■ WHAT IS ASKED ■
Output exactly, and only, the lines from the line containing "front_lift, wool, parts)" through the line containing "for body, members", both included.

■ SOURCE DATA ■
+--
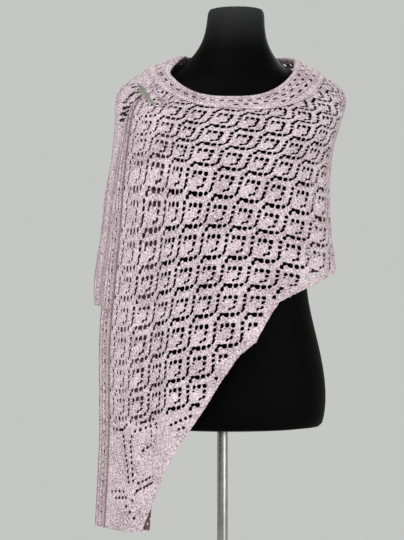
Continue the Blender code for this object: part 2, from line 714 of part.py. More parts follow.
def main():
    clear_scene()
    parts = new_collection("knitted_shawl")
    cutters = new_collection("cutters")
    wool = make_material("pink_wool", (0.69, 0.55, 0.59), 0.9, 0.0)
    jersey = make_material("black_form", (0.006, 0.006, 0.007), 0.55, 0.0)
    steel = make_material("brushed_steel", (0.45, 0.44, 0.43), 0.3, 1.0)
    silver = make_material("pin_silver", (0.55, 0.56, 0.52), 0.3, 1.0)

    make_lace("shawl_front", EDGE_COLUMN, SIDE_COLUMN - SIDE_GAP, HOLE_COLUMNS, front_lift, wool, parts)
    make_lace("shawl_back", SIDE_COLUMN + SIDE_GAP, LAST_COLUMN, BACK_HOLE_COLUMNS, no_lift, wool, parts)
    make_tail_fold(wool, parts)
    make_collar("collar_front", COLLAR_SEAM_LEFT, COLLAR_SEAM_RIGHT, wool, parts)
    make_collar("collar_back", COLLAR_SEAM_RIGHT, COLLAR_SEAM_LEFT + 360, wool, parts)
    make_pin(silver, parts)
    make_torso(jersey, parts, cutters)
    make_stand(steel, parts)


main()
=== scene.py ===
"""The looks of a knitted lace shawl worn on a limbless dress form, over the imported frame.

Metres, +Z up, the front faces -Y. The cloth follows one draped surface, whose points are named by
their turn round the form and by a ring number that grows downwards. The lace is laid on it by
column and row numbers, one for each repeat of the leaf pattern.
"""
import json
import logging
import math
from dataclasses import dataclass, field
from enum import Enum
from typing import Callable, Iterable, Sequence

import bpy
import numpy as np
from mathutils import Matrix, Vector

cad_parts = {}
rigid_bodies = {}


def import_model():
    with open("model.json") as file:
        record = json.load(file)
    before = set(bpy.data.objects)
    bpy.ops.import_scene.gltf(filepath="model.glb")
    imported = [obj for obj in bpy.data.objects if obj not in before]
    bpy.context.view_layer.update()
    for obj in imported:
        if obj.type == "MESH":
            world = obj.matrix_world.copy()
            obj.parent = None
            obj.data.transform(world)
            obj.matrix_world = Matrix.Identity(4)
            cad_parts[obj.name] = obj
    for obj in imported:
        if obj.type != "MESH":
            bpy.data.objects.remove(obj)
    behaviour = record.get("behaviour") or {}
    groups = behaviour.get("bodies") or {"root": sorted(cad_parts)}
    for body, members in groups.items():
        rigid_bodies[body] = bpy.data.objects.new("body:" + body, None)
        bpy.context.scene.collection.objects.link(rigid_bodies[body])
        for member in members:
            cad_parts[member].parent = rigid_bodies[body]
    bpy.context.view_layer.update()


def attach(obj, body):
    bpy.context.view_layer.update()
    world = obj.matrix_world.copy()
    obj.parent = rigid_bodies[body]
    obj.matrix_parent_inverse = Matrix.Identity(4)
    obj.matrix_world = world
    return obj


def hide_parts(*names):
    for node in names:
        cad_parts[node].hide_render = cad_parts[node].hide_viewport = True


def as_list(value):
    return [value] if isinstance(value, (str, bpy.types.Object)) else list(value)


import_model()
log = logging.getLogger("shawl")

Array = np.ndarray
Place = Callable[[Array, Array], Array]


def ease(value: Array | float) -> Array:
    """A smooth step from 0 to 1."""
    value = np.clip(value, 0.0, 1.0)
    return value * value * (3 - 2 * value)


def smooth_rows(rows: Array, place: Array | float) -> Array:
    """Read a table between its rows, on a smooth curve through them.

    Args:
        rows: the table, one row a line.
        place: row numbers, whole or not.

    Returns:
        One line of the table for each place.
    """
    last = len(rows) - 1
    place = np.clip(np.asarray(place, float), 0, last)
    index = np.clip(np.floor(place).astype(int), 0, last - 1)
    share = (place - index)[..., None]
    here, after = rows[index], rows[index + 1]
    before = np.where((index > 0)[..., None], rows[np.maximum(index - 1, 0)], 2 * here - after)
    beyond = np.where((index < last - 1)[..., None], rows[np.minimum(index + 2, last)], 2 * after - here)
    leave, arrive = (after - before) / 2, (beyond - here) / 2
    square = 3 * (after - here) - 2 * leave - arrive
    cube = 2 * (here - after) + leave + arrive
    return here + share * (leave + share * (square + share * cube))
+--
■ EXERCISE SOLUTION ■
    make_lace("shawl_front", EDGE_COLUMN, SIDE_COLUMN - SIDE_GAP, HOLE_COLUMNS, front_lift, wool, parts)
    make_lace("shawl_back", SIDE_COLUMN + SIDE_GAP, LAST_COLUMN, BACK_HOLE_COLUMNS, no_lift, wool, parts)
    make_tail_fold(wool, parts)
    make_collar("collar_front", COLLAR_SEAM_LEFT, COLLAR_SEAM_RIGHT, wool, parts)
    make_collar("collar_back", COLLAR_SEAM_RIGHT, COLLAR_SEAM_LEFT + 360, wool, parts)
    make_pin(silver, parts)
    make_torso(jersey, parts, cutters)
    make_stand(steel, parts)


main()
=== scene.py ===
"""The looks of a knitted lace shawl worn on a limbless dress form, over the imported frame.

Metres, +Z up, the front faces -Y. The cloth follows one draped surface, whose points are named by
their turn round the form and by a ring number that grows downwards. The lace is laid on it by
column and row numbers, one for each repeat of the leaf pattern.
"""
import json
import logging
import math
from dataclasses import dataclass, field
from enum import Enum
from typing import Callable, Iterable, Sequence

import bpy
import numpy as np
from mathutils import Matrix, Vector

cad_parts = {}
rigid_bodies = {}


def import_model():
    with open("model.json") as file:
        record = json.load(file)
    before = set(bpy.data.objects)
    bpy.ops.import_scene.gltf(filepath="model.glb")
    imported = [obj for obj in bpy.data.objects if obj not in before]
    bpy.context.view_layer.update()
    for obj in imported:
        if obj.type == "MESH":
            world = obj.matrix_world.copy()
            obj.parent = None
            obj.data.transform(world)
            obj.matrix_world = Matrix.Identity(4)
            cad_parts[obj.name] = obj
    for obj in imported:
        if obj.type != "MESH":
            bpy.data.objects.remove(obj)
    behaviour = record.get("behaviour") or {}
    groups = behaviour.get("bodies") or {"root": sorted(cad_parts)}
    for body, members in groups.items():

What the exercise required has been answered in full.